**Available data**

------------------------------------------------

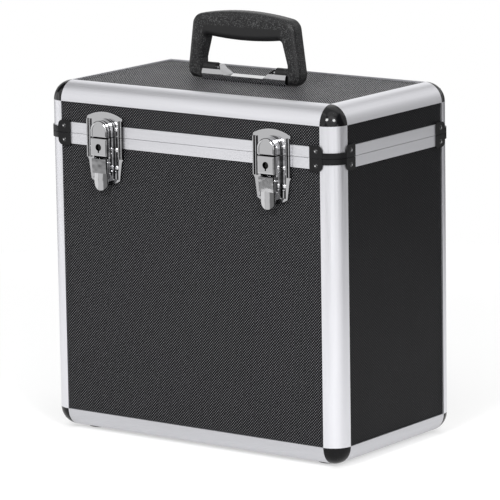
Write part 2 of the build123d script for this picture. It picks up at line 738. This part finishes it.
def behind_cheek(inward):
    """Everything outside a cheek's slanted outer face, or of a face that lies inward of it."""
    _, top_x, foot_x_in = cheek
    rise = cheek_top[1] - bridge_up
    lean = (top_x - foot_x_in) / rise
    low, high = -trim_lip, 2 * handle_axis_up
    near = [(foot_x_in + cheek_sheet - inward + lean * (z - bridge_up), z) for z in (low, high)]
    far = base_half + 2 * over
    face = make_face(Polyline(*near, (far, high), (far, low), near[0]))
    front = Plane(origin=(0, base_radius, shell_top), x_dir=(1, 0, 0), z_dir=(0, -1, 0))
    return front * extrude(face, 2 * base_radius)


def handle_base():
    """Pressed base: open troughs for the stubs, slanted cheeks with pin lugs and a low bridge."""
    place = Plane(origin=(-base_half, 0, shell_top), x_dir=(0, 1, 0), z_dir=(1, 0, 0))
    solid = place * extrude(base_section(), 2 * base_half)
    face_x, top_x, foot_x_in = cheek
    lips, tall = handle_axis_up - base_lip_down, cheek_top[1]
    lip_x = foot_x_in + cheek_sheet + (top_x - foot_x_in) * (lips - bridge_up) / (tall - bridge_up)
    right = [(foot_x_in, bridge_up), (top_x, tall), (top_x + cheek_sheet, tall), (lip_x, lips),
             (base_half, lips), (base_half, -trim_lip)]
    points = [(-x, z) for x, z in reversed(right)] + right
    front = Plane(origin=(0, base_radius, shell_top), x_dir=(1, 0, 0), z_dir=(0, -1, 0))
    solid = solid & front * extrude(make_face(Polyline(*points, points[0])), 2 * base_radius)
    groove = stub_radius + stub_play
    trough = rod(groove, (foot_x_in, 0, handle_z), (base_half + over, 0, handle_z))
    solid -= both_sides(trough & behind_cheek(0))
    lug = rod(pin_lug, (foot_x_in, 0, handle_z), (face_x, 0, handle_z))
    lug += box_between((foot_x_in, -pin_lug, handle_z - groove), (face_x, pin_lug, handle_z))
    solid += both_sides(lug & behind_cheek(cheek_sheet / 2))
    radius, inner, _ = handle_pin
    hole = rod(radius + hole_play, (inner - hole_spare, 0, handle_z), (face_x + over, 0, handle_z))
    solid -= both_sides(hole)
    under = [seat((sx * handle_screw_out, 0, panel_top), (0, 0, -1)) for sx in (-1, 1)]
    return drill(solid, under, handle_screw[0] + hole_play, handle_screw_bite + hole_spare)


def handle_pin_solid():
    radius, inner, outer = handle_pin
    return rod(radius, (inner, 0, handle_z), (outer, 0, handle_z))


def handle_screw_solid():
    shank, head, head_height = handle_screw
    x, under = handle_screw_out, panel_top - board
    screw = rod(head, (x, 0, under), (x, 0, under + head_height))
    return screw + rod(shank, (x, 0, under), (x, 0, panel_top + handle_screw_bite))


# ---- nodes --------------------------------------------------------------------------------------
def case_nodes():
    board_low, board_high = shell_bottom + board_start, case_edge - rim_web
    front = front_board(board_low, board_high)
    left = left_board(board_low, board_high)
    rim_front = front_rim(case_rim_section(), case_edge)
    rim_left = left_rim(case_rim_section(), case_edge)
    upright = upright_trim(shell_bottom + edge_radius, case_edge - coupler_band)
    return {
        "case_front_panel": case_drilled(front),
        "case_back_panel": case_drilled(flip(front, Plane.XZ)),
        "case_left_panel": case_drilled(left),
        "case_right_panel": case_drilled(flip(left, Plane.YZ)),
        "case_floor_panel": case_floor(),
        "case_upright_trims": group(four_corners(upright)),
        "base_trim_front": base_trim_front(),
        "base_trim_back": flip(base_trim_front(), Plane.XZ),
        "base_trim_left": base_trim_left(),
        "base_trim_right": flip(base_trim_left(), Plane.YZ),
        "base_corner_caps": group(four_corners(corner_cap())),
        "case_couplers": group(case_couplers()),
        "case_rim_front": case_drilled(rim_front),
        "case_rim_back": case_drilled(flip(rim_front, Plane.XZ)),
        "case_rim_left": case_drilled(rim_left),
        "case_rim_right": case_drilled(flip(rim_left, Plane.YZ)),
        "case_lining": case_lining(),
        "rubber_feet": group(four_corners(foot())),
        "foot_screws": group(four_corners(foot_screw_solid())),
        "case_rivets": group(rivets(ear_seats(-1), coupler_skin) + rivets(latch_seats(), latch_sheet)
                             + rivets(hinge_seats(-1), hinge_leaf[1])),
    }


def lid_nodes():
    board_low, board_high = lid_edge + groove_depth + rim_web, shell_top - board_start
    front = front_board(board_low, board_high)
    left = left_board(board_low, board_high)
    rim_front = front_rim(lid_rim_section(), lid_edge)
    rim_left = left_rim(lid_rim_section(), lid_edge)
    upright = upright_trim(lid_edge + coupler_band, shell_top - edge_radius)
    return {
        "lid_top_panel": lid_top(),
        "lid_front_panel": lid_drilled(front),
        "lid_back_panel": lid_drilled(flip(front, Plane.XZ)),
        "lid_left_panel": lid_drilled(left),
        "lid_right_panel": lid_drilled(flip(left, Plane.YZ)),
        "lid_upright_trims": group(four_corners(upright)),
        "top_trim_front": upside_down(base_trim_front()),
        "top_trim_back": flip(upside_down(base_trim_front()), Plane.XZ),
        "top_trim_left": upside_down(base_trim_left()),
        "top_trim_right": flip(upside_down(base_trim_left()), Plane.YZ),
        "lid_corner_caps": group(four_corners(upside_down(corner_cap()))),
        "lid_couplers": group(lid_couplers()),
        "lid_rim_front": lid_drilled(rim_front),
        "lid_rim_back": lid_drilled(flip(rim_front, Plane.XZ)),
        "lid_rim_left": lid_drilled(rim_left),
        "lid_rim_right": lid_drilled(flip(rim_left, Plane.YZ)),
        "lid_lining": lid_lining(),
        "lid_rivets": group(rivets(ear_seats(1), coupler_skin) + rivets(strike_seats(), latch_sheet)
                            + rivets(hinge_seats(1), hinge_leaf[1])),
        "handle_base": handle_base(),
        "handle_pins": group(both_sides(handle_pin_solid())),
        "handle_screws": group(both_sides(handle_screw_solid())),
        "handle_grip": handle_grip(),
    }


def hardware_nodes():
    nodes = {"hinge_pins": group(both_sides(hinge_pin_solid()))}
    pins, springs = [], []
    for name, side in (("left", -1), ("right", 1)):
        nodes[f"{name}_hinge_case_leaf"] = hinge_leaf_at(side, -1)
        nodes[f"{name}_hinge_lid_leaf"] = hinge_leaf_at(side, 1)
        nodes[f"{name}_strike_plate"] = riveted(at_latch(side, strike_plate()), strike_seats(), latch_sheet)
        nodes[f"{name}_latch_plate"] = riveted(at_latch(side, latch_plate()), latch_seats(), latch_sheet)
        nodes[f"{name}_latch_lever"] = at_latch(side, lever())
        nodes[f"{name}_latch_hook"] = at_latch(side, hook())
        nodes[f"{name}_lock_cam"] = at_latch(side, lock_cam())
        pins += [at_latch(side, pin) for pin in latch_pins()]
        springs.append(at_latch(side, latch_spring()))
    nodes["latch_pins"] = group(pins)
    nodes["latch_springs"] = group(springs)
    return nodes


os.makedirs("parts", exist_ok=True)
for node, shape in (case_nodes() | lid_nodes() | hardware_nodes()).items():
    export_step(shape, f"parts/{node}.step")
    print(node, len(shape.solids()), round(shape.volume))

------------------------------------------------

Print the complete listing again, exactly as it stands.

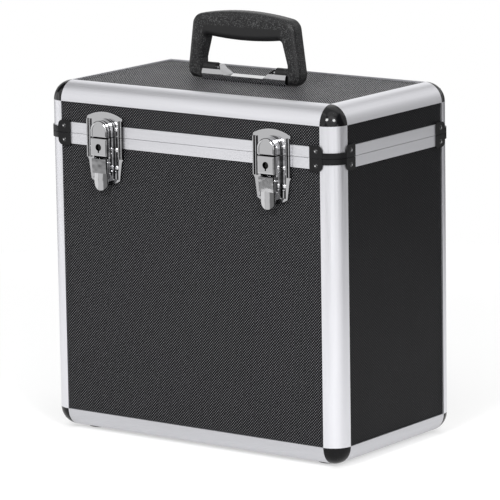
Write part 2 of the build123d script for this picture. It picks up at line 738. This part finishes it.
def behind_cheek(inward):
    """Everything outside a cheek's slanted outer face, or of a face that lies inward of it."""
    _, top_x, foot_x_in = cheek
    rise = cheek_top[1] - bridge_up
    lean = (top_x - foot_x_in) / rise
    low, high = -trim_lip, 2 * handle_axis_up
    near = [(foot_x_in + cheek_sheet - inward + lean * (z - bridge_up), z) for z in (low, high)]
    far = base_half + 2 * over
    face = make_face(Polyline(*near, (far, high), (far, low), near[0]))
    front = Plane(origin=(0, base_radius, shell_top), x_dir=(1, 0, 0), z_dir=(0, -1, 0))
    return front * extrude(face, 2 * base_radius)


def handle_base():
    """Pressed base: open troughs for the stubs, slanted cheeks with pin lugs and a low bridge."""
    place = Plane(origin=(-base_half, 0, shell_top), x_dir=(0, 1, 0), z_dir=(1, 0, 0))
    solid = place * extrude(base_section(), 2 * base_half)
    face_x, top_x, foot_x_in = cheek
    lips, tall = handle_axis_up - base_lip_down, cheek_top[1]
    lip_x = foot_x_in + cheek_sheet + (top_x - foot_x_in) * (lips - bridge_up) / (tall - bridge_up)
    right = [(foot_x_in, bridge_up), (top_x, tall), (top_x + cheek_sheet, tall), (lip_x, lips),
             (base_half, lips), (base_half, -trim_lip)]
    points = [(-x, z) for x, z in reversed(right)] + right
    front = Plane(origin=(0, base_radius, shell_top), x_dir=(1, 0, 0), z_dir=(0, -1, 0))
    solid = solid & front * extrude(make_face(Polyline(*points, points[0])), 2 * base_radius)
    groove = stub_radius + stub_play
    trough = rod(groove, (foot_x_in, 0, handle_z), (base_half + over, 0, handle_z))
    solid -= both_sides(trough & behind_cheek(0))
    lug = rod(pin_lug, (foot_x_in, 0, handle_z), (face_x, 0, handle_z))
    lug += box_between((foot_x_in, -pin_lug, handle_z - groove), (face_x, pin_lug, handle_z))
    solid += both_sides(lug & behind_cheek(cheek_sheet / 2))
    radius, inner, _ = handle_pin
    hole = rod(radius + hole_play, (inner - hole_spare, 0, handle_z), (face_x + over, 0, handle_z))
    solid -= both_sides(hole)
    under = [seat((sx * handle_screw_out, 0, panel_top), (0, 0, -1)) for sx in (-1, 1)]
    return drill(solid, under, handle_screw[0] + hole_play, handle_screw_bite + hole_spare)


def handle_pin_solid():
    radius, inner, outer = handle_pin
    return rod(radius, (inner, 0, handle_z), (outer, 0, handle_z))


def handle_screw_solid():
    shank, head, head_height = handle_screw
    x, under = handle_screw_out, panel_top - board
    screw = rod(head, (x, 0, under), (x, 0, under + head_height))
    return screw + rod(shank, (x, 0, under), (x, 0, panel_top + handle_screw_bite))


# ---- nodes --------------------------------------------------------------------------------------
def case_nodes():
    board_low, board_high = shell_bottom + board_start, case_edge - rim_web
    front = front_board(board_low, board_high)
    left = left_board(board_low, board_high)
    rim_front = front_rim(case_rim_section(), case_edge)
    rim_left = left_rim(case_rim_section(), case_edge)
    upright = upright_trim(shell_bottom + edge_radius, case_edge - coupler_band)
    return {
        "case_front_panel": case_drilled(front),
        "case_back_panel": case_drilled(flip(front, Plane.XZ)),
        "case_left_panel": case_drilled(left),
        "case_right_panel": case_drilled(flip(left, Plane.YZ)),
        "case_floor_panel": case_floor(),
        "case_upright_trims": group(four_corners(upright)),
        "base_trim_front": base_trim_front(),
        "base_trim_back": flip(base_trim_front(), Plane.XZ),
        "base_trim_left": base_trim_left(),
        "base_trim_right": flip(base_trim_left(), Plane.YZ),
        "base_corner_caps": group(four_corners(corner_cap())),
        "case_couplers": group(case_couplers()),
        "case_rim_front": case_drilled(rim_front),
        "case_rim_back": case_drilled(flip(rim_front, Plane.XZ)),
        "case_rim_left": case_drilled(rim_left),
        "case_rim_right": case_drilled(flip(rim_left, Plane.YZ)),
        "case_lining": case_lining(),
        "rubber_feet": group(four_corners(foot())),
        "foot_screws": group(four_corners(foot_screw_solid())),
        "case_rivets": group(rivets(ear_seats(-1), coupler_skin) + rivets(latch_seats(), latch_sheet)
                             + rivets(hinge_seats(-1), hinge_leaf[1])),
    }


def lid_nodes():
    board_low, board_high = lid_edge + groove_depth + rim_web, shell_top - board_start
    front = front_board(board_low, board_high)
    left = left_board(board_low, board_high)
    rim_front = front_rim(lid_rim_section(), lid_edge)
    rim_left = left_rim(lid_rim_section(), lid_edge)
    upright = upright_trim(lid_edge + coupler_band, shell_top - edge_radius)
    return {
        "lid_top_panel": lid_top(),
        "lid_front_panel": lid_drilled(front),
        "lid_back_panel": lid_drilled(flip(front, Plane.XZ)),
        "lid_left_panel": lid_drilled(left),
        "lid_right_panel": lid_drilled(flip(left, Plane.YZ)),
        "lid_upright_trims": group(four_corners(upright)),
        "top_trim_front": upside_down(base_trim_front()),
        "top_trim_back": flip(upside_down(base_trim_front()), Plane.XZ),
        "top_trim_left": upside_down(base_trim_left()),
        "top_trim_right": flip(upside_down(base_trim_left()), Plane.YZ),
        "lid_corner_caps": group(four_corners(upside_down(corner_cap()))),
        "lid_couplers": group(lid_couplers()),
        "lid_rim_front": lid_drilled(rim_front),
        "lid_rim_back": lid_drilled(flip(rim_front, Plane.XZ)),
        "lid_rim_left": lid_drilled(rim_left),
        "lid_rim_right": lid_drilled(flip(rim_left, Plane.YZ)),
        "lid_lining": lid_lining(),
        "lid_rivets": group(rivets(ear_seats(1), coupler_skin) + rivets(strike_seats(), latch_sheet)
                            + rivets(hinge_seats(1), hinge_leaf[1])),
        "handle_base": handle_base(),
        "handle_pins": group(both_sides(handle_pin_solid())),
        "handle_screws": group(both_sides(handle_screw_solid())),
        "handle_grip": handle_grip(),
    }


def hardware_nodes():
    nodes = {"hinge_pins": group(both_sides(hinge_pin_solid()))}
    pins, springs = [], []
    for name, side in (("left", -1), ("right", 1)):
        nodes[f"{name}_hinge_case_leaf"] = hinge_leaf_at(side, -1)
        nodes[f"{name}_hinge_lid_leaf"] = hinge_leaf_at(side, 1)
        nodes[f"{name}_strike_plate"] = riveted(at_latch(side, strike_plate()), strike_seats(), latch_sheet)
        nodes[f"{name}_latch_plate"] = riveted(at_latch(side, latch_plate()), latch_seats(), latch_sheet)
        nodes[f"{name}_latch_lever"] = at_latch(side, lever())
        nodes[f"{name}_latch_hook"] = at_latch(side, hook())
        nodes[f"{name}_lock_cam"] = at_latch(side, lock_cam())
        pins += [at_latch(side, pin) for pin in latch_pins()]
        springs.append(at_latch(side, latch_spring()))
    nodes["latch_pins"] = group(pins)
    nodes["latch_springs"] = group(springs)
    return nodes


os.makedirs("parts", exist_ok=True)
for node, shape in (case_nodes() | lid_nodes() | hardware_nodes()).items():
    export_step(shape, f"parts/{node}.step")
    print(node, len(shape.solids()), round(shape.volume))